You have a frank amp n stein? Whaaaaaa


----------



## zeddy

Vancouver, I have a bit of a PG problem, a frank, m44 ms2125, m50, ms1000, and a mps2500.


----------



## sands1

:thumbsup: Just wanted to say hi, another Canuck from the far east side.

Chris


----------



## zeddy

sands1 said:


> :thumbsup: Just wanted to say hi, another Canuck from the far east side.
> 
> Chris


wow lots on here from the east side! 

Hello


----------



## bfowler

lol sounds like you should drop by the phoenixphorum too show off your collection


----------



## itchnertamatoa

everyone on phoenixphorum has a bit of a problem with PG, some more than others ....
don't we Brian ...


----------



## dratunes

itchnertamatoa said:


> everyone on phoenixphorum has a bit of a problem with PG, some more than others ....
> don't we Brian ...


Do we??????? Id call it more of a passion:laugh:


----------



## zeddy

Yeah I saw that route 66 with the frank paint and almost had to buy it, but then my wife walked in and said "your not going to buy another amp to sit in the box are you"

I would like to have a full set of ms and mps amps in grey and white and a whole m series too. I worked in a car audio shop during college I would like to have all the stuff I couldn't afford then.But I have had some pretty cool set-ups back in the day. I'll have to scan some old 35mm to post them. My fav was the 90 supercoupe with 8 10's, 2 ms2125's and the frank with all avi loudspeakers. It hit so hard the moonroof would leak!


----------



## sands1

zeddy said:


> wow lots on here from the east side!
> 
> Hello


Zeddy,
when you say east side do you mean Ont. or further east like New Brunswick?

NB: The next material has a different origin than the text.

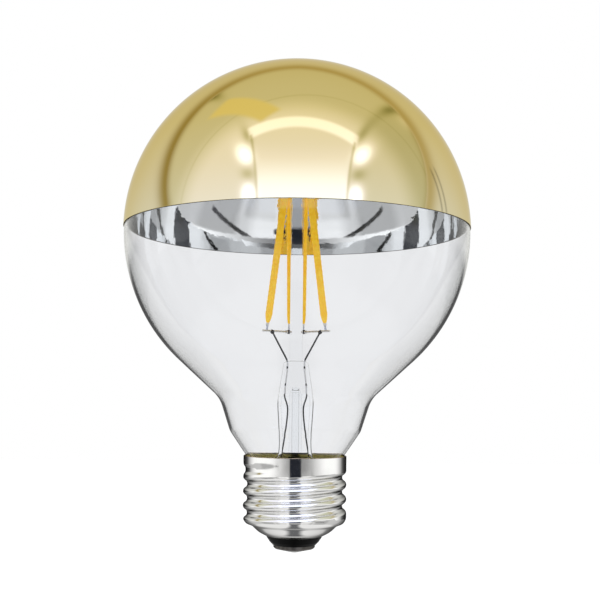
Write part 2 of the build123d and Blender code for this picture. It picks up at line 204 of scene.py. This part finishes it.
def rounded(start, corners, end, steps=14):
    """A line from start to end whose corners (radius, height, bend) are rounded."""
    points = [Vector(start)]
    stops = [Vector(c[:2]) for c in corners] + [Vector(end)]
    for i, corner in enumerate(corners):
        here = stops[i]
        before = (points[-1] - here).normalized()
        after = (stops[i + 1] - here).normalized()
        half = acos(max(-1, min(1, before.dot(after)))) / 2
        reach = corner[2] / tan(half)
        centre = here + (before + after).normalized() * corner[2] / sin(half)
        first = here + before * reach - centre
        last = here + after * reach - centre
        turn = first.angle_signed(last)
        for k in range(steps + 1):
            angle = -turn * k / steps
            spun = Vector((
                first.x * cos(angle) - first.y * sin(angle),
                first.x * sin(angle) + first.y * cos(angle),
            ))
            points.append(centre + spun)
    points.append(Vector(end))
    return [tuple(p) for p in points]


def inset(points, distance):
    """The line moved sideways, to the right of its way."""
    moved = []
    for i, here in enumerate(points):
        before = Vector(points[max(i - 1, 0)])
        after = Vector(points[min(i + 1, len(points) - 1)])
        way = (after - before).normalized()
        moved.append((max(here[0] + way.y * distance, 0), here[1] - way.x * distance))
    return moved


def ease(share):
    """A smooth step from 0 to 1."""
    share = min(max(share, 0), 1)
    return share * share * (3 - 2 * share)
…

It would be cool if I could find some members this far east (that were still here that is) lol. 

Cheers


----------



## zeddy

No I'm in Vancouver, Abbotsford actually


----------



## mr tibbs

With that much PG gear you should really check out the addicts at Phoenix Phorum. They are a bunch of great guys that have the same collecting habits!


----------



## Silverlightening

As another canadian, I say welcome from Ajax, Ontario!


----------



## zeddy

mr tibbs said:


> With that much PG gear you should really check out the addicts at Phoenix Phorum. They are a bunch of great guys that have the same collecting habits!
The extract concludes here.